Signal From Liquidity Is Becoming Loud And Clear

Authored by Simon White, Bloomberg macro strategist,

The outlook for risk assets such as stocks and commodities is materially improving as excess liquidity continues to rise.

Quantitative tightening may be ongoing and rates at decade highs, but excess liquidity – the difference between real money growth and economic growth – is rising decisively off its lows. This points to an improving backdrop for equities and other risk assets in the coming months.

The most restrictive rates for decades have been a formidable headwind for markets and the economy. But the nascent rise in excess liquidity points to US rates finally beginning to become less restrictive, turning a headwind for risk assets into a tailwind over the next 3-6 months.

But why should you listen to the message from excess liquidity?

  • First, it has an excellent empirical record of leading the turns in risk-assets.

  • Second, the logic is simple: money is created by banks and central banks, and what is not used by the real economy is “excess”, and therefore available to support risk assets.

  • Thirdly, it is inherently contrarian. It is typically rising rapidly when inflation and growth – which are both heavily lagging – are at their nadir. Thus sentiment is at its weakest precisely when markets unexpectedly rally due to a surfeit of liquidity.

It has utility at market peaks too, when typically sentiment is very bullish but excess liquidity is already falling, leading to weaker asset prices.

Excess liquidity’s contrarianism is on show now.

Despite global rates near decade-highs, excess liquidity has been rising quietly in recent months. Growth and inflation – the latter is expected to show a further fall when the data for May is released later today – are now falling, freeing up liquidity to boost risk assets. As the chart below shows, equities have more upside potential in the coming months from rising excess liquidity.

Commodities should also benefit from an increase in excess liquidity.

This comes at a time when sentiment for commodities is poor after a decline of more than 25% since last year.

How will excess liquidity be affected by the deluge of Treasury issuance now expected? The risks were tilted toward this having a detrimental effect on liquidity conditions overall, but the Treasury’s actions since the debt ceiling are encouraging.

Firstly, so far the Treasury has favored issuing bills over longer-term types of debt. For June, to date they have announced $205 billion of bill auctions versus $92 billion of bond auctions.

Bill issuance should have less impact on excess liquidity as the buyers are more likely to be money market funds (MMFs), who can withdraw liquidity from the RRP facility. If households or corporates are the buyers it would entail a loss of bank deposits and thus reduce M1 (the money input used in my preferred version of excess liquidity).
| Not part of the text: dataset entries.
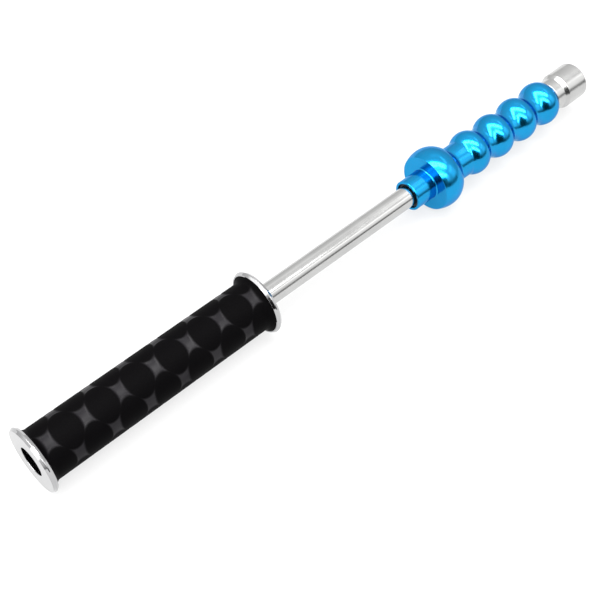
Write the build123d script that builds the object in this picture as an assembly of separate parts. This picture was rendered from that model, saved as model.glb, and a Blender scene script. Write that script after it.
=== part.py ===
"""Slide hammer: a sliding weight on a polished rod, with a hollow sleeved handle and a threaded tip.

The tool's axis is X. The origin is the centre of the mouth of the tip's threaded socket, +X points out
of that mouth, and the handle lies towards -X. Lengths are in millimetres. Nearly every piece is turned,
so it is described by its half section: points (x, radius) or arcs, revolved about X.
"""
from build123d import *
from math import sqrt
import os

# ---- Rod ----
ROD_RADIUS = 7.0
STUD_RADIUS = 6.0              # M12 ends of the rod
STUD_CHAMFER = 1.0
THREAD_GAP = 0.03              # radial gap between a stud and the piece screwed on it
SEAT_GAP = 0.02                # radial gap of a seat that is pressed or pushed together

# ---- Tip: a stepped socket for screw-in pulling adapters ----
TIP_RADIUS = 12.65
TIP_BODY_LENGTH = 17.9
TIP_NECK_RADIUS = 11.0
TIP_NECK_LENGTH = 10.1
TIP_SHOULDER = 2.7             # axial length of the bevel between neck and body
TIP_EDGE_ROUND = 0.9
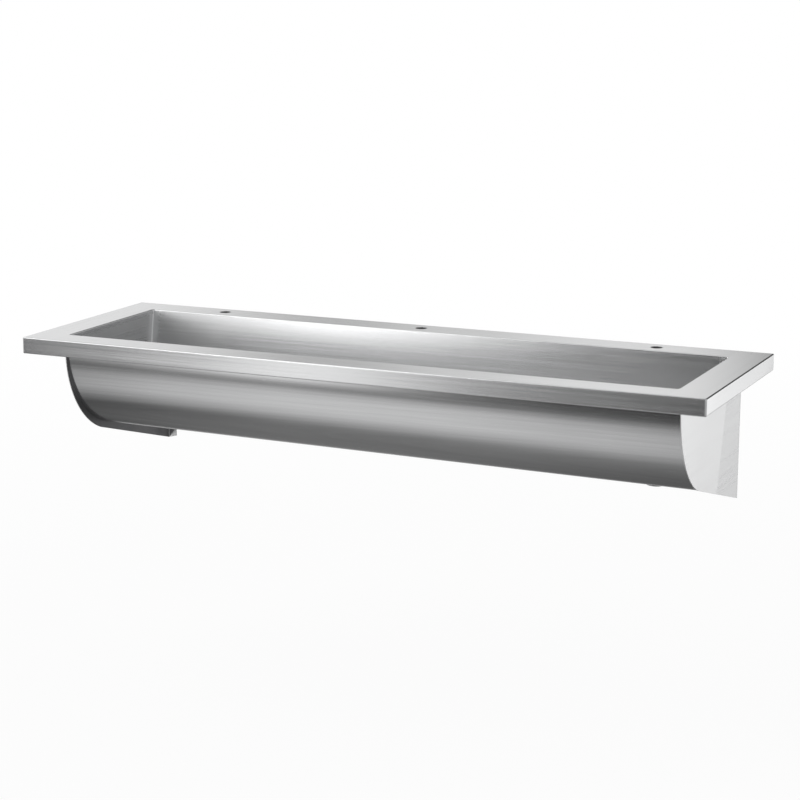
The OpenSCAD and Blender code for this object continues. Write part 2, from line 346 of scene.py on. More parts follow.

Over the last four weeks, the rise in MMF assets is similar in size to the fall in the RRP (see chart below), inferring that it is indeed MMFs who have been buying newly issued bills. Higher yields on bills than the RRP is incentivizing MMFs to buy them (that may change, though, if and when the market prices deeper cuts, and term bill rates drop below the spot RRP rate).

The chart above also shows that the Treasury’s account at the Fed (the TGA) has not so far risen aggressively. That is another reason why the Treasury-induced liquidity drain may not be as bad as feared, as a slower build-up in the TGA means liquidity will be siphoned off more gradually.

This will be especially helpful when the Treasury auctions bonds as it is the household sector that has been the largest net buyer in recent quarters. It is also possible MMFs can support bond issuance by funding buyers through lending via SOFR.

Further, we can see in the chart above that reserves have been rising of late. QT may still nominally be in play, but the BTFP and other Fed facilities taken up in the wake of the banking turmoil have introduced a new source of reserves, providing another boost to M1 and hence excess liquidity.

Finally, what about the specter of a recession?

That is a certainly not a zero risk for equities, but perhaps the potential damage is not as high as in previous downturns. Importantly, though, excess liquidity tends to rise through recessions, as central banks are easing (or tightening less) while growth and inflation are falling.

Tighter monetary policy, recession, and fevered speculation in some stocks are all risks currently faced by the market. But the positive signal from liquidity – the ultimate arbiter of asset prices – is getting louder.